With such a mess to work with, I—like most, I think—tended to side with the scientists or comment-
ators whose conclusions were more congenial to me. I will admit to reiterating the arguments of skeptics
of catastrophic global warming with the lack of rigor I think is extremely common among believers. But I
didn't do this for long. I acknowledged that I didn't really know what to think, and the idea that we might
be making the Earth fundamentally uninhabitable scared me.
CLIMATE CLARITY
My greatest moments of clarity came whenever I discovered an author or speaker who, instead of giving
his particular answer to the question of global warming, would try to clarify the questions . For example:
“What exactly does it mean to believe in 'global warming'?” Some warming or a lot? Little deal or big
deal? A little man-made or a lot man-made? Accelerating or decelerating?

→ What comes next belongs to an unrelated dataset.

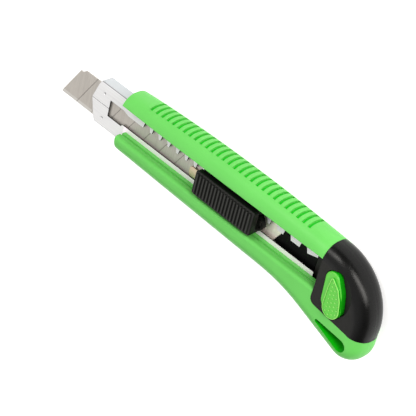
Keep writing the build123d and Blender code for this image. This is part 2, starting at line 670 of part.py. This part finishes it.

Having a background in philosophy, I recognized that most discussion of global warming would not
stand up to fifteen seconds of scrutiny by Socrates, who alienated fellow Athenians by asking them to
define what they meant when they used terms vaguely. I think Socrates would have been all over anyone
who spoke vaguely of global warming or climate change without making clear which version of that the-
ory they meant: mild warming or catastrophic warming.
A huge source of confusion in our public discussion is the separation of people (including scientists)
into “climate change believers” and “climate change deniers”—the latter a not-so-subtle comparison to
Holocaust deniers. “Deniers” are ridiculed for denying the existence of the greenhouse effect, an effect
by which certain molecules, including CO 2 , take infrared light waves that the Earth reflects back toward
space and then reflect them back toward the Earth, creating a warming effect. But this is a straw man.
Every “climate change denier” I know of recognizes the existence of the greenhouse effect, and many if
not most think man has had some noticeable impact on climate. What they deny is that there is evidence
of a catastrophic impact from CO 2 's warming effect. That is, they are expressing a different opinion about
how fossil fuels affect climate—particularly about the nature and magnitude of their impact.
Once I was clear on how unclear the questions we were asking were, I could ask better questions and
get better answers. And once I got clearer on how to use experts as advisers, not authorities, and how to
always keep in mind the big picture, I had a much better chance of getting the right answers to the right
questions.
Here's how I put the right questions now, from a human standard of value.
The first is: How does fossil fuel use affect climate livability ? When we burn fossil fuels, what are all
the climate-related risks and all the benefits that result?